Das Meeresungeheuer stellt ein multifunktionales Spielangebot dar. Die Spielskulptur besteht aus farbigen Stahlrohren mit zwischengespannten Netzen und Seilen. Die Stahlrohre entspringen einer begehbaren Spielskulptur im Zentrum der Anlage, dem "Kopf" des Meeresungeheuers. Diese Spielskulptur ist ein bekletterbares Raumnetz, das in einigen Abschnitten Wandverkleidungen erhält. Es bietet einen Rückzugsraum im Inneren und kann von außen beklettert und bestiegen werden.

Von diesem "Kopf" als Ruhepunkt der Anlage, führen vier Kletterstrecken über den Wellenhügel. Die Kletterstrecken sind als Fangarme des Meeresungeheuers zu verstehen und bestehen aus gebogenen Stahlrohren und senkrechten Stützen. In und zwischen den Rohrbögen und Stahlstützen sind senkrechte und waagerechte Kletterseile und -netze in verschiedenen Variationen gespannt. Ebenso werden geschlossene Flächen zum Liegen oder Hüpfen sowie feste Tampen zum Schwingen und Schaukeln angeboten. Eine Rutschstange ergänzt das Angebot.

 

Fazit

Das Wellenspiel auf dem Schulhof der Regenbogenschule in Wolfsburg wurde von der ersten Idee bis zur endgültigen Realisierung konsequent umgesetzt. 

Der Schulstandort und die angrenzende Siedlung hat einen beliebten und signifikanten Aufenthaltsbereich erhalten, der vielfältige Bewegungsanreize mit unterschiedlichen Schwierigkeitsgraden bietet und eine zentralen Treffpunkt auf dem Schulgelände darstellt. Für alle Altersgruppen sind Herausforderungen dabei: Die Kleinen versuchen sich beim Rutschen auf den EPDM-Wellen, die Mittleren probieren sich an den Kletterstrecken aus und die Großen fläzen sich in den Raumnetzen und Hängematten.
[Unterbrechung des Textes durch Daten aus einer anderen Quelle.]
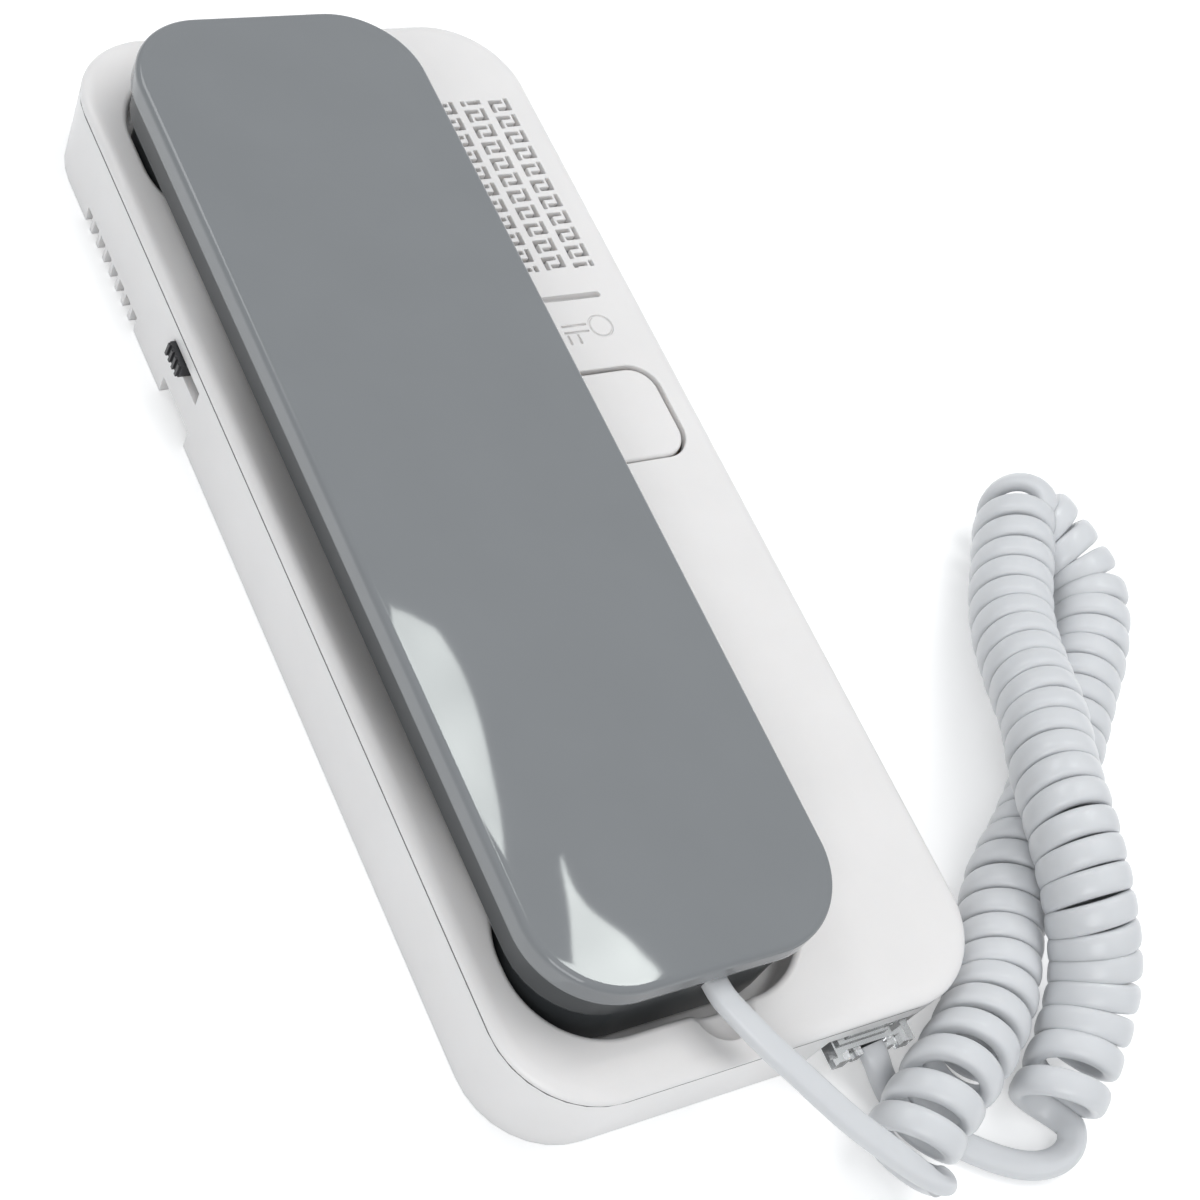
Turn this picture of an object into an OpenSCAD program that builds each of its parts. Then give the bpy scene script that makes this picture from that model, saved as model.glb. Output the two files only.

Die vielfältigen Nutzungsmöglichkeiten an dieser komplexen Spielanlage fördern den Gemeinsinn und die Interaktion miteinander. 

Durch die prägnante Gestaltung ist ein Ort mit einzigartigem Wiedererkennungswert entstanden, der nach anfänglicher Skepsis inzwischen auch das Lehrerkollegium überzeugt.